_Dataset excerpt:_
·····
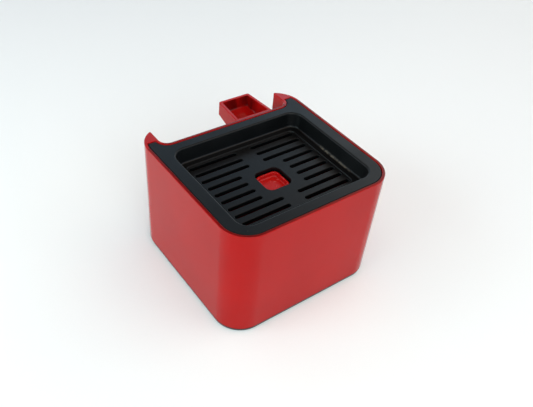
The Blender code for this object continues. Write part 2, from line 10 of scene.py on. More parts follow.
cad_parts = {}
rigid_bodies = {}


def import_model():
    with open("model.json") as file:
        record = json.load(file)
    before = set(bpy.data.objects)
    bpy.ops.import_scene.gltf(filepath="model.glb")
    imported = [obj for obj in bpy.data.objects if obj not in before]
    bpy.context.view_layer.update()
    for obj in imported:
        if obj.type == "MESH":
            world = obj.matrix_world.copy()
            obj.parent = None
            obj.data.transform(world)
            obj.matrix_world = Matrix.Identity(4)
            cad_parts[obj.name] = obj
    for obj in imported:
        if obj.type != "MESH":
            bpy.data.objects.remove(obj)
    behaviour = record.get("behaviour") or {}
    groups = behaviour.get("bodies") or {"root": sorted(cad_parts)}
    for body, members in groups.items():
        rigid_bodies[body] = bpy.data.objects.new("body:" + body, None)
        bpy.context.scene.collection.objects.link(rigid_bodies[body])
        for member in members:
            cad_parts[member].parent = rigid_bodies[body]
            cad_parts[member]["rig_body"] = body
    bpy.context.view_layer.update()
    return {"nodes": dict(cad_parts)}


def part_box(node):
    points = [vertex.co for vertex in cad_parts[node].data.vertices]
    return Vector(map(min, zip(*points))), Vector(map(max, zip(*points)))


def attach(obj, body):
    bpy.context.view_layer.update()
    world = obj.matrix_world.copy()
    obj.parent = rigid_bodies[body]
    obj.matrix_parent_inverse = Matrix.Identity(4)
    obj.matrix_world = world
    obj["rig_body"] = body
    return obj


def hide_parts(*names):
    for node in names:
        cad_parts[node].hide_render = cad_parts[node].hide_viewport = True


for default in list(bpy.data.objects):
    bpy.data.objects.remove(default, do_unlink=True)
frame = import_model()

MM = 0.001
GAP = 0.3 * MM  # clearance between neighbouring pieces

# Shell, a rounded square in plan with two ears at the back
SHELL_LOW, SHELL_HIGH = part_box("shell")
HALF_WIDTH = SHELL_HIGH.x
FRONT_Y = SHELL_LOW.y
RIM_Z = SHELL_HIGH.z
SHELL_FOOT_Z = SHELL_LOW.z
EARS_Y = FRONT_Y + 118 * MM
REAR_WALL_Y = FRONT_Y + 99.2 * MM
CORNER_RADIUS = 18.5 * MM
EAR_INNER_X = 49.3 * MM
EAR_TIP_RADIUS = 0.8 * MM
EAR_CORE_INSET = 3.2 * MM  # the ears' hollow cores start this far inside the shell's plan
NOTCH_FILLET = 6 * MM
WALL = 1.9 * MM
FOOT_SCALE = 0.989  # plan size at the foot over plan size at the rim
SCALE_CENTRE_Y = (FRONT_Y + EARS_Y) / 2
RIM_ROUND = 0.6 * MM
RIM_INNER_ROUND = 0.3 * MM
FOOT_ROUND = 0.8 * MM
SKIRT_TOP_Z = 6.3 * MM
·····
Give back the whole listing exactly as it reads.

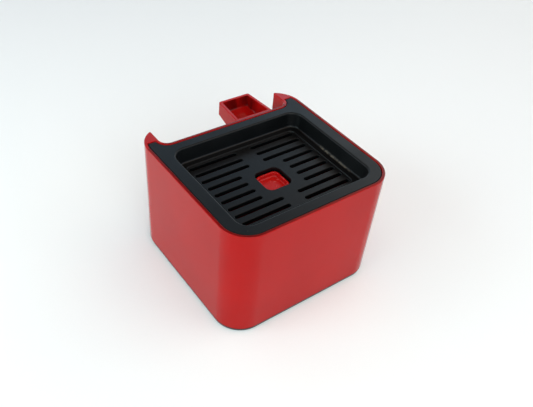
The Blender code for this object continues. Write part 2, from line 10 of scene.py on. More parts follow.
cad_parts = {}
rigid_bodies = {}


def import_model():
    with open("model.json") as file:
        record = json.load(file)
    before = set(bpy.data.objects)
    bpy.ops.import_scene.gltf(filepath="model.glb")
    imported = [obj for obj in bpy.data.objects if obj not in before]
    bpy.context.view_layer.update()
    for obj in imported:
        if obj.type == "MESH":
            world = obj.matrix_world.copy()
            obj.parent = None
            obj.data.transform(world)
            obj.matrix_world = Matrix.Identity(4)
            cad_parts[obj.name] = obj
    for obj in imported:
        if obj.type != "MESH":
            bpy.data.objects.remove(obj)
    behaviour = record.get("behaviour") or {}
    groups = behaviour.get("bodies") or {"root": sorted(cad_parts)}
    for body, members in groups.items():
        rigid_bodies[body] = bpy.data.objects.new("body:" + body, None)
        bpy.context.scene.collection.objects.link(rigid_bodies[body])
        for member in members:
            cad_parts[member].parent = rigid_bodies[body]
            cad_parts[member]["rig_body"] = body
    bpy.context.view_layer.update()
    return {"nodes": dict(cad_parts)}


def part_box(node):
    points = [vertex.co for vertex in cad_parts[node].data.vertices]
    return Vector(map(min, zip(*points))), Vector(map(max, zip(*points)))


def attach(obj, body):
    bpy.context.view_layer.update()
    world = obj.matrix_world.copy()
    obj.parent = rigid_bodies[body]
    obj.matrix_parent_inverse = Matrix.Identity(4)
    obj.matrix_world = world
    obj["rig_body"] = body
    return obj


def hide_parts(*names):
    for node in names:
        cad_parts[node].hide_render = cad_parts[node].hide_viewport = True


for default in list(bpy.data.objects):
    bpy.data.objects.remove(default, do_unlink=True)
frame = import_model()

MM = 0.001
GAP = 0.3 * MM  # clearance between neighbouring pieces

# Shell, a rounded square in plan with two ears at the back
SHELL_LOW, SHELL_HIGH = part_box("shell")
HALF_WIDTH = SHELL_HIGH.x
FRONT_Y = SHELL_LOW.y
RIM_Z = SHELL_HIGH.z
SHELL_FOOT_Z = SHELL_LOW.z
EARS_Y = FRONT_Y + 118 * MM
REAR_WALL_Y = FRONT_Y + 99.2 * MM
CORNER_RADIUS = 18.5 * MM
EAR_INNER_X = 49.3 * MM
EAR_TIP_RADIUS = 0.8 * MM
EAR_CORE_INSET = 3.2 * MM  # the ears' hollow cores start this far inside the shell's plan
NOTCH_FILLET = 6 * MM
WALL = 1.9 * MM
FOOT_SCALE = 0.989  # plan size at the foot over plan size at the rim
SCALE_CENTRE_Y = (FRONT_Y + EARS_Y) / 2
RIM_ROUND = 0.6 * MM
RIM_INNER_ROUND = 0.3 * MM
FOOT_ROUND = 0.8 * MM
SKIRT_TOP_Z = 6.3 * MM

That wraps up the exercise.